А вот мнение обо всем случившемся самого посланника Геккерена, он высказал его в письме Екатерине Гончаровой-Геккерен от 29 января 1837 г.: «Жоржу (Дантесу. — В. Е.) не в чем себя упрекнуть; его противником был безумец, вызвавший его без всякого разумного повода; ему просто жизнь надоела, и он решился на самоубийство, избрав руку Жоржа орудием для своего переселения в другой мир».
3 февраля 1836 г. в 22 часа началась прощальная панихида.

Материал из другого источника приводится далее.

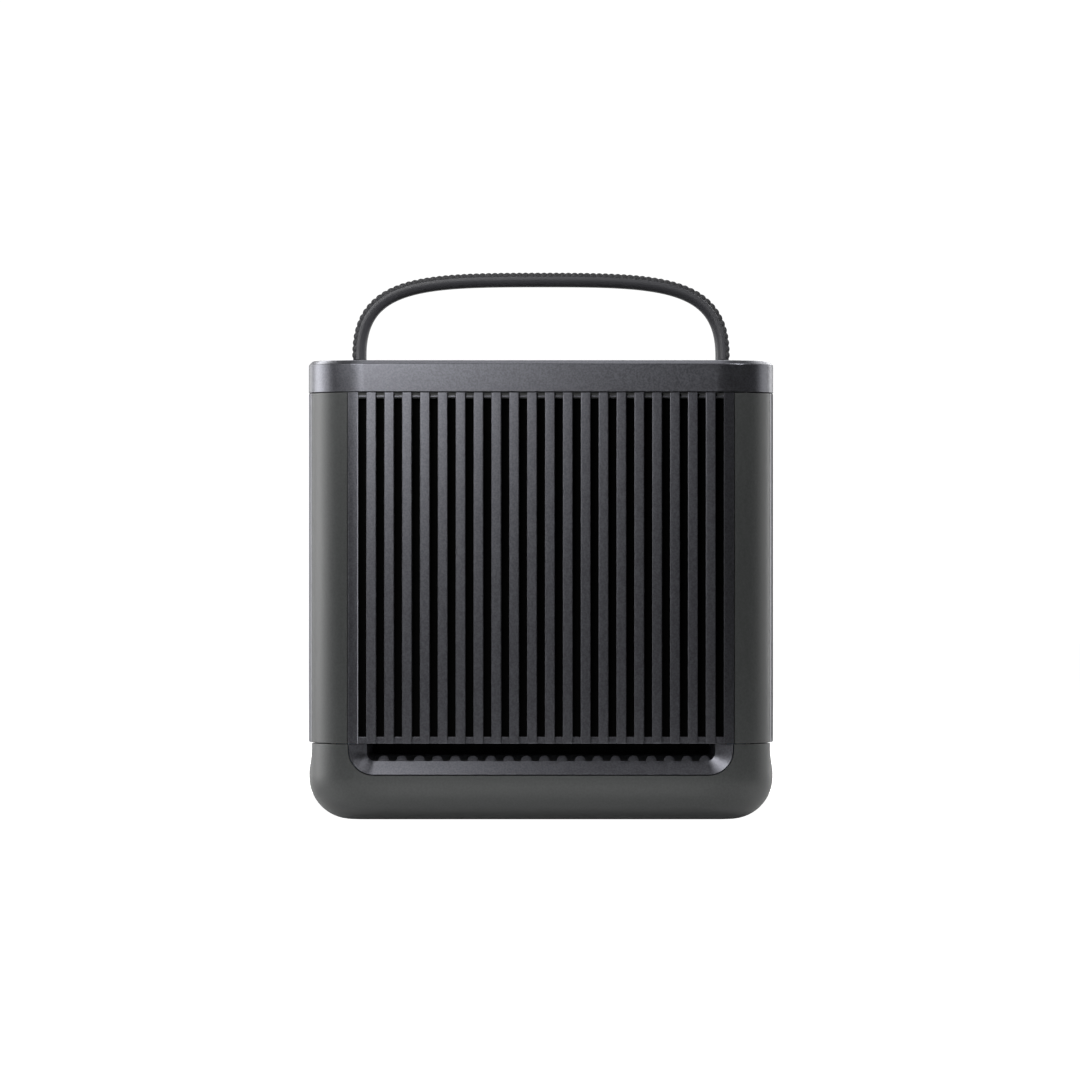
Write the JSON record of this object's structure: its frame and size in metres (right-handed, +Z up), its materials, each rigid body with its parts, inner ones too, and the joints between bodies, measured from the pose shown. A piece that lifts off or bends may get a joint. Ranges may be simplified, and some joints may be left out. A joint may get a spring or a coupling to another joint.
{
  "type": "portable power station",
  "caption": "Rounded upright battery case with finned metal sides, scooped air intakes, a folding bail handle and a socket panel on the back.",
  "frame": {"origin": "on the ground, under the middle of the case", "axes": "+Z up, -Y out of the plain finned front, +Y out of the control and socket panel, X along the handle"},
  "size_m": [0.238, 0.176, 0.2826],
  "materials": {
    "shell_plastic": "olive-grey moulded plastic with a fine matt texture",
    "satin_metal": "satin graphite-coloured metal",
    "black_plastic": "black moulded plastic",
    "socket_plastic": "smooth black socket plastic",
    "rubber": "dark matt rubber",
    "steel": "plated steel",
    "aluminium": "bare extruded aluminium",
    "display_glass": "dark polished window",
    "button_plastic": "smooth grey key plastic",
    "cell_case": "blue film over a metal can",
    "circuit_board": "green coated circuit board"
  },
  "bodies": {
    "case": {"base_shell": "shell_plastic", "mid_frame": "shell_plastic", "top_cap": "satin_metal", "top_deck": "black_plastic", "front_grille": "satin_metal", "left_grille": "satin_metal", "right_grille": "satin_metal", "rear_panel": "black_plastic", "foot_front_left": "rubber", "base_screw_front_left": "steel", "foot_front_right": "rubber", "base_screw_front_right": "steel", "foot_rear_left": "rubber", "base_screw_rear_left": "steel", "foot_rear_right": "rubber", "base_screw_rear_right": "steel", "handle_bracket_left": "steel", "handle_pin_left": "steel", "bracket_screw_left_outer": "steel", "bracket_screw_left_inner": "steel", "handle_bracket_right": "steel", "handle_pin_right": "steel", "bracket_screw_right_outer": "steel", "bracket_screw_right_inner": "steel", "dust_screen_front": "black_plastic", "dust_screen_left": "black_plastic", "fan_frame_left": "black_plastic", "dust_screen_right": "black_plastic", "fan_frame_right": "black_plastic", "display_window": "display_glass", "display_module": "black_plastic", "ac_outlet_upper": "socket_plastic", "ac_outlet_lower": "socket_plastic", "port_block": "socket_plastic", "car_socket": "socket_plastic", "charge_inlet": "socket_plastic", "battery_tray": "black_plastic", "battery_cell_1": "cell_case", "battery_cell_2": "cell_case", "battery_cell_3": "cell_case", "battery_cell_4": "cell_case", "battery_cell_5": "cell_case", "battery_cell_6": "cell_case", "battery_cell_7": "cell_case", "battery_cell_8": "cell_case", "cell_retainer": "black_plastic", "bms_board": "circuit_board", "inner_shelf": "steel", "inverter_board": "circuit_board", "heat_sink": "aluminium", "control_board": "circuit_board"},
    "handle": {"handle_arch": "black_plastic", "handle_grip_pad": "rubber"},
    "fan_left": {"fan_rotor_left": "black_plastic"},
    "fan_right": {"fan_rotor_right": "black_plastic"},
    "power_key": {"power_button": "button_plastic"},
    "dc_key": {"dc_button": "button_plastic"},
    "ac_key": {"ac_button": "button_plastic"},
    "car_flap": {"car_socket_cover": "rubber"},
    "inlet_flap": {"charge_inlet_cover": "rubber"}
  },
  "joints": [
    {"name": "handle_hinge", "type": "hinge", "parent": "case", "child": "handle", "pos_m": [0, 0, 0.2312], "axis": [1, 0, 0], "range_deg": [-88, 88]},
    {"name": "fan_left_spin", "type": "hinge", "parent": "case", "child": "fan_left", "pos_m": [-0.104, 0, 0.164], "axis": [1, 0, 0], "continuous": true},
    {"name": "fan_right_spin", "type": "hinge", "parent": "case", "child": "fan_right", "pos_m": [0.104, 0, 0.164], "axis": [1, 0, 0], "continuous": true},
    {"name": "power_button_press", "type": "slide", "parent": "case", "child": "power_key", "axis": [0, -1, 0], "range_m": [0, 0.0012], "stiffness_N_per_m": 600, "springref_m": -0.0005},
    {"name": "dc_button_press", "type": "slide", "parent": "case", "child": "dc_key", "axis": [0, -1, 0], "range_m": [0, 0.0012], "stiffness_N_per_m": 600, "springref_m": -0.0005},
    {"name": "ac_button_press", "type": "slide", "parent": "case", "child": "ac_key", "axis": [0, -1, 0], "range_m": [0, 0.0012], "stiffness_N_per_m": 600, "springref_m": -0.0005},
    {"name": "car_cover_hinge", "type": "hinge", "parent": "case", "child": "car_flap", "pos_m": [0.066, 0.0863, 0.153], "axis": [1, 0, 0], "range_deg": [0, 140]},
    {"name": "inlet_cover_hinge", "type": "hinge", "parent": "case", "child": "inlet_flap", "pos_m": [0.066, 0.0863, 0.1024], "axis": [1, 0, 0], "range_deg": [0, 140]}
  ]
}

В 1-м часу ночи 4 февраля ящик с гробом разместили в санях и в сопровождении «дядьки» поэта Никиты Тимофеевича Козлова (1778–1851) — он единственный ехал в санях с гробом и всю дорогу не покидал своего барина, — друга семьи Александра Ивановича Тургенева[167] (1784–1846) и специально снаряженных жандармского капитана и почтальона отвезли в Святогорский монастырь. Расстояние от Петербурга до Пскова проделали за 19 часов, то есть лошади мчались всю дорогу с великой скоростью — в среднем 15 верст в час.
Утром 6 февраля Александр Сергеевич Пушкин был предан земле.
Склеп, в котором ныне покоятся останки поэта и его матери, был сооружен в 1841 г. хлопотами Г. А. Строганова. Тогда же установили и известный памятник работы Александра Ивановича Пермагонова.
17
После дуэли было начато уголовное расследование по военной линии, поскольку Дантес был поручиком Отдельного гвардейского корпуса в составе Кавалергардского полка, а Константин Карлович Данзас являлся инженерным подполковником. 29 января 1837 года командующий корпусом, в котором служил Дантес, генерал-адъютант Карл Иванович Бистром (1770–1838) официально доложил о случившемся императору, а тот повелел судить обоих дуэлянтов военным судом. Под суд был отдан и секундант К. К. Данзас. Д’Аршиак под российскую юрисдикцию не подпадал.